━━ Raw data ━━

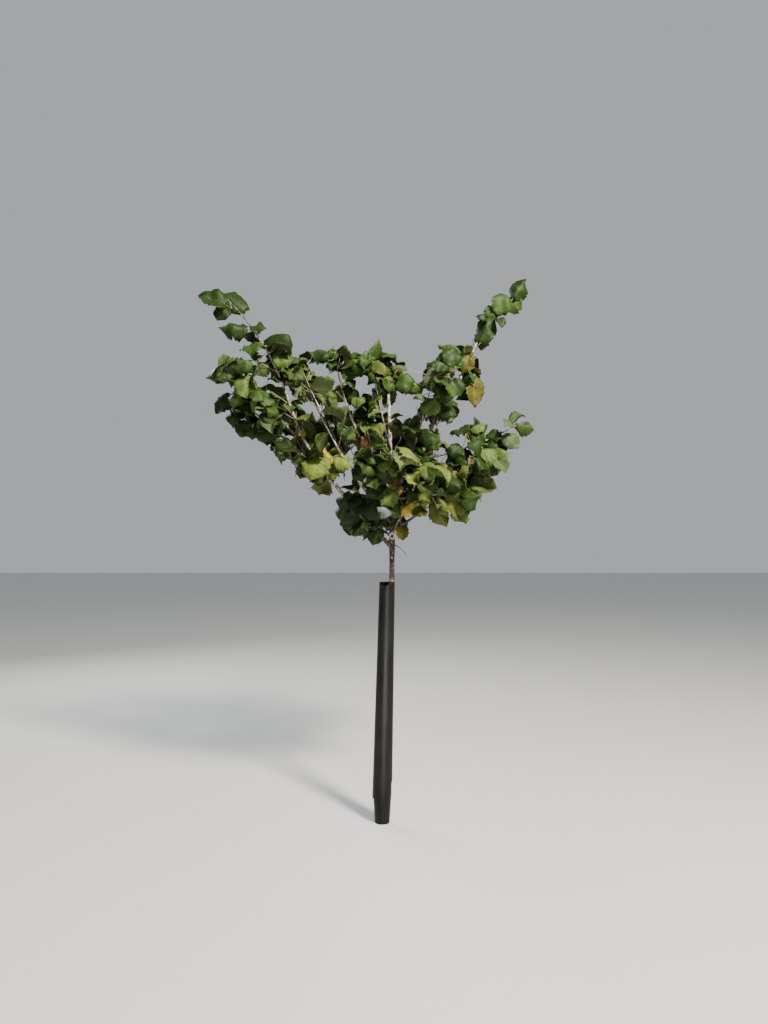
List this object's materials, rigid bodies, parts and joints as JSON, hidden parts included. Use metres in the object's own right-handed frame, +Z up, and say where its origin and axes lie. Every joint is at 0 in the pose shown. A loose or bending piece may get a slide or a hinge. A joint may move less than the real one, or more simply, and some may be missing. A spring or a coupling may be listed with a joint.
{
  "type": "young hazel tree with trunk guard",
  "caption": "Young hazel with a slim leaning trunk in a rolled black guard, a vase-shaped crown of broad drooping leaves, and two long shoots rising above it.",
  "frame": {"origin": "centre of the flat cut under the trunk, at ground level", "axes": "+Z up, +X to the right as the picture shows the tree, +Y away from the viewer"},
  "size_m": [1.7481, 1.1536, 2.8083],
  "materials": {
    "bark": "rough grey-brown bark",
    "foliage": "matte green leaves",
    "guard_sheet": "satin black sheet"
  },
  "bodies": {
    "root": {"bough_back_left": "bark", "bough_back_low": "bark", "bough_back_mid": "bark", "bough_back_right": "bark", "bough_front_low": "bark", "bough_front_mid": "bark", "bough_front_top": "bark", "bough_left_back": "bark", "bough_left_foot": "bark", "bough_left_front": "bark", "bough_left_inner": "bark", "bough_left_long": "bark", "bough_left_low": "bark", "bough_left_out": "bark", "bough_left_under": "bark", "bough_low_twig": "bark", "bough_right_back": "bark", "bough_right_front": "bark", "bough_right_inner": "bark", "bough_right_long": "bark", "bough_right_low": "bark", "bough_right_out": "bark", "guard_lower": "guard_sheet", "guard_upper": "guard_sheet", "leaves_back_left": "foliage", "leaves_back_low": "foliage", "leaves_back_mid": "foliage", "leaves_back_right": "foliage", "leaves_front_low": "foliage", "leaves_front_mid": "foliage", "leaves_front_top": "foliage", "leaves_leader": "foliage", "leaves_left_back": "foliage", "leaves_left_foot": "foliage", "leaves_left_front": "foliage", "leaves_left_inner": "foliage", "leaves_left_long": "foliage", "leaves_left_low": "foliage", "leaves_left_out": "foliage", "leaves_left_under": "foliage", "leaves_right_back": "foliage", "leaves_right_front": "foliage", "leaves_right_inner": "foliage", "leaves_right_long": "foliage", "leaves_right_low": "foliage", "leaves_right_out": "foliage", "trunk_foot": "bark", "trunk_lower": "bark", "trunk_middle": "bark", "trunk_upper": "bark"}
  },
  "joints": []
}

━━━

• Problem to work on:
Go through the listing above and restate it word for word.

• Answer for this exercise:
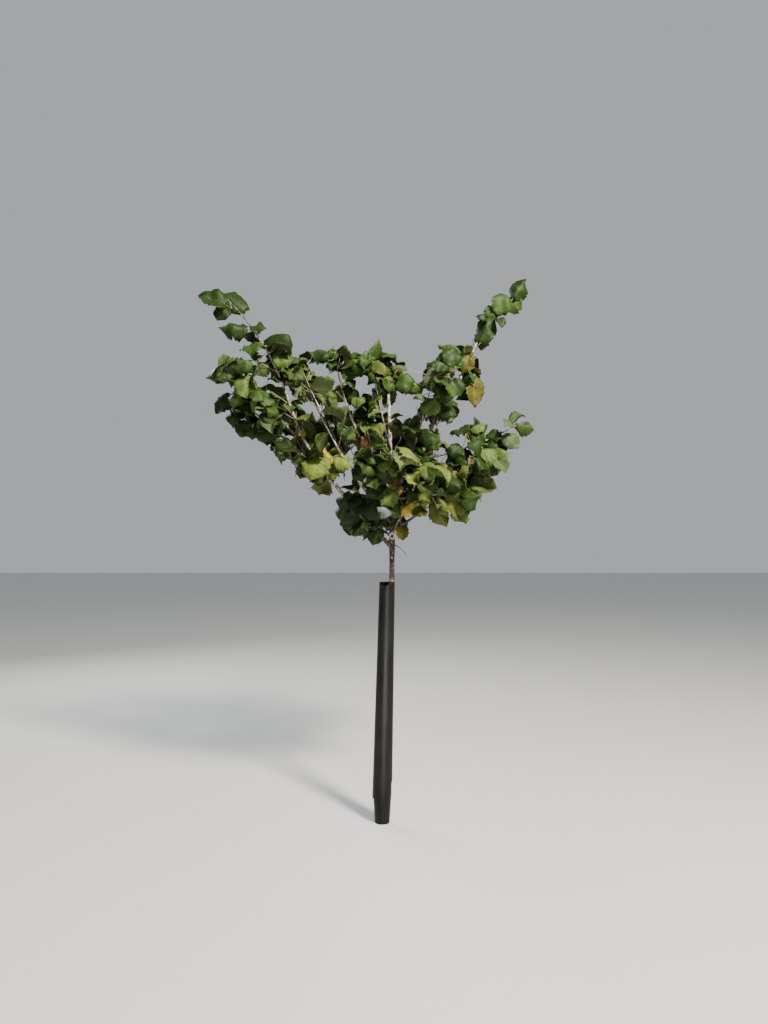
List this object's materials, rigid bodies, parts and joints as JSON, hidden parts included. Use metres in the object's own right-handed frame, +Z up, and say where its origin and axes lie. Every joint is at 0 in the pose shown. A loose or bending piece may get a slide or a hinge. A joint may move less than the real one, or more simply, and some may be missing. A spring or a coupling may be listed with a joint.
{
  "type": "young hazel tree with trunk guard",
  "caption": "Young hazel with a slim leaning trunk in a rolled black guard, a vase-shaped crown of broad drooping leaves, and two long shoots rising above it.",
  "frame": {"origin": "centre of the flat cut under the trunk, at ground level", "axes": "+Z up, +X to the right as the picture shows the tree, +Y away from the viewer"},
  "size_m": [1.7481, 1.1536, 2.8083],
  "materials": {
    "bark": "rough grey-brown bark",
    "foliage": "matte green leaves",
    "guard_sheet": "satin black sheet"
  },
  "bodies": {
    "root": {"bough_back_left": "bark", "bough_back_low": "bark", "bough_back_mid": "bark", "bough_back_right": "bark", "bough_front_low": "bark", "bough_front_mid": "bark", "bough_front_top": "bark", "bough_left_back": "bark", "bough_left_foot": "bark", "bough_left_front": "bark", "bough_left_inner": "bark", "bough_left_long": "bark", "bough_left_low": "bark", "bough_left_out": "bark", "bough_left_under": "bark", "bough_low_twig": "bark", "bough_right_back": "bark", "bough_right_front": "bark", "bough_right_inner": "bark", "bough_right_long": "bark", "bough_right_low": "bark", "bough_right_out": "bark", "guard_lower": "guard_sheet", "guard_upper": "guard_sheet", "leaves_back_left": "foliage", "leaves_back_low": "foliage", "leaves_back_mid": "foliage", "leaves_back_right": "foliage", "leaves_front_low": "foliage", "leaves_front_mid": "foliage", "leaves_front_top": "foliage", "leaves_leader": "foliage", "leaves_left_back": "foliage", "leaves_left_foot": "foliage", "leaves_left_front": "foliage", "leaves_left_inner": "foliage", "leaves_left_long": "foliage", "leaves_left_low": "foliage", "leaves_left_out": "foliage", "leaves_left_under": "foliage", "leaves_right_back": "foliage", "leaves_right_front": "foliage", "leaves_right_inner": "foliage", "leaves_right_long": "foliage", "leaves_right_low": "foliage", "leaves_right_out": "foliage", "trunk_foot": "bark", "trunk_lower": "bark", "trunk_middle": "bark", "trunk_upper": "bark"}
  },
  "joints": []
}